Thanks a lot for the detailed analysis!

I actually fear that the issue is due to the cpudl_clear_freecpu() call
in rq_offline_dl() being racy, as we don't hold cp->lock while calling
that. So, I think your solution below might be almost correct. I am
thinking we should do something similar in cpudl_set() and remove cpudl_
{set,clear}_freecpu() calls altogether.

What do you think? If agree, care to update your patch please? :)

Best,
Juri

>  kernel/sched/cpudeadline.c | 3 ++-
>  1 file changed, 2 insertions(+), 1 deletion(-)
> 
> diff --git a/kernel/sched/cpudeadline.c b/kernel/sched/cpudeadline.c
> index 95baa12a1029..6896bbe0e9ae 100644
> --- a/kernel/sched/cpudeadline.c
> +++ b/kernel/sched/cpudeadline.c
> @@ -195,7 +195,8 @@ void cpudl_clear(struct cpudl *cp, int cpu)
>  		cp->elements[cpu].idx = IDX_INVALID;
>  		cpudl_heapify(cp, old_idx);
>  
> -		cpumask_set_cpu(cpu, cp->free_cpus);
> +		if (cpu_active(cpu))
> +			cpumask_set_cpu(cpu, cp->free_cpus);
>  	}
>  	raw_spin_unlock_irqrestore(&cp->lock, flags);
>  }
> -- 
> 2.34.1
>

Re: [RFC] sched/deadline: only mark active cpu as free

Posted by Doug Berger 1 year ago

On 1/13/2025 2:54 AM, Juri Lelli wrote:
> Hi Doug,
> 
> On 10/01/25 15:30, Doug Berger wrote:
>> There is a hazard in the deadline scheduler where an offlined CPU
>> can have its free_cpus bit left set in the def_root_domain when
>> the schedutil cpufreq governor is used. This can allow a deadline
>> thread to be pushed to the runqueue of a powered down CPU which
>> breaks scheduling.
>>
>> This commit works around the issue by only setting the free_cpus
>> bit for a CPU when it is "active". It is likely that the ordering
>> of sched_set_rq_online() and set_cpu_active() at the end of the
>> sched_cpu_deactivate() function should be revisited if this
>> approach has merit.
>>
>> Signed-off-by: Doug Berger <opendmb@gmail.com>
>> ---
<snip>
>> This problem appears to have been initially introduced by commit
>> 120455c514f7 ("sched: Fix hotplug vs CPU bandwidth control") which
>> moved the set_rq_offline() handling from sched_cpu_dying() to
>> sched_cpu_deactivate().
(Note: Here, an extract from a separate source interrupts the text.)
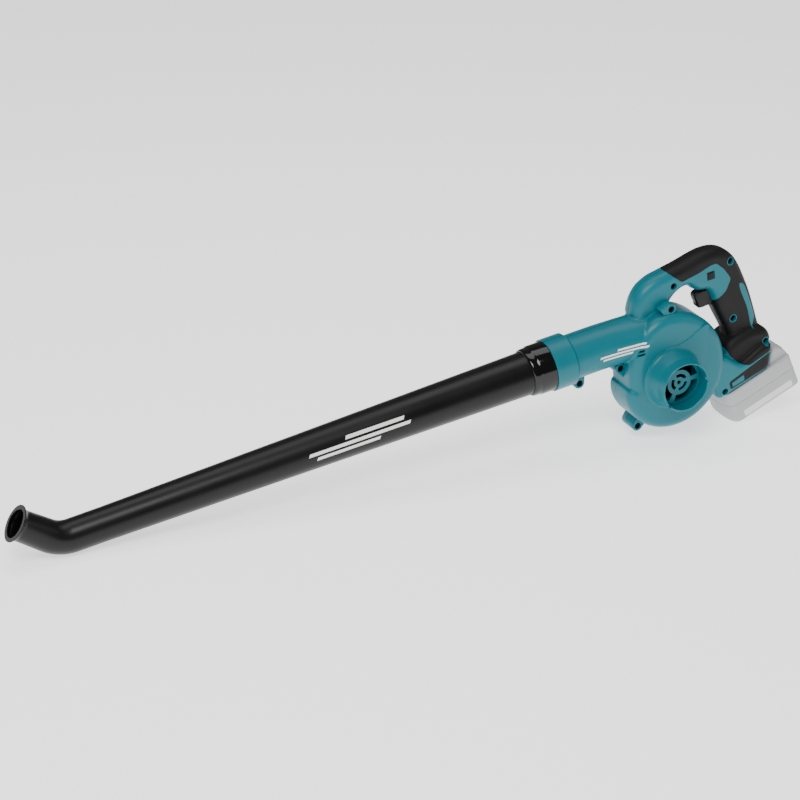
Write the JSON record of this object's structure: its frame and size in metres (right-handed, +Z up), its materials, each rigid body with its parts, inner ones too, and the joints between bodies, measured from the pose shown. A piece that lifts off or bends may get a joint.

The original sequence allowed the free_cpus
>> bit to be forcibly cleared in the def_root_domains after all of the
>> scheduler dust settled. The new location makes the
>> sched_set_rq_offline() essentially meaningless for the deadline
>> scheduler since the managing of changed scheduling domains happens
>> later.
>>
>> There are likely many different approaches to address this issue
>> and I'm hopeful that somone more familiar with the scheduler than
>> I can propose a better solution than the one suggested here.
>>
>> Thank you for reading this far. Any advice is appreciated.
> 
> Thanks a lot for the detailed analysis!
Thanks for the review!

> 
> I actually fear that the issue is due to the cpudl_clear_freecpu() call
> in rq_offline_dl() being racy, as we don't hold cp->lock while calling
> that. So, I think your solution below might be almost correct. I am
> thinking we should do something similar in cpudl_set() and remove cpudl_
> {set,clear}_freecpu() calls altogether.
> 
> What do you think? If agree, care to update your patch please? :)
As I noted, I'm not real keen on what I proposed here. In particular I 
am wary of introducing any extra processing to normal deadline scheduler 
execution paths.

I am about to submit an alternative that only affects paths when the 
topology is changing that I hope you will take another look at ;).

I am still very much open to someone saying something like "You know we 
could probably bring the def_root_domain of the onlining CPU online 
earlier so that set_rq_offline() gets called for it when attaching to 
the new scheduling domain." I just don't feel comfortable enough yet 
with my understanding of the scheduler to know what all of the 
implications of such a change would be.

> 
> Best,
> Juri

Thanks again!
     Doug
> 
>>   kernel/sched/cpudeadline.c | 3 ++-
>>   1 file changed, 2 insertions(+), 1 deletion(-)
>>
>> diff --git a/kernel/sched/cpudeadline.c b/kernel/sched/cpudeadline.c
>> index 95baa12a1029..6896bbe0e9ae 100644
>> --- a/kernel/sched/cpudeadline.c
>> +++ b/kernel/sched/cpudeadline.c
>> @@ -195,7 +195,8 @@ void cpudl_clear(struct cpudl *cp, int cpu)
>>   		cp->elements[cpu].idx = IDX_INVALID;
>>   		cpudl_heapify(cp, old_idx);
>>   
>> -		cpumask_set_cpu(cpu, cp->free_cpus);
>> +		if (cpu_active(cpu))
>> +			cpumask_set_cpu(cpu, cp->free_cpus);
>>   	}
>>   	raw_spin_unlock_irqrestore(&cp->lock, flags);
>>   }
>> -- 
>> 2.34.1
>>
>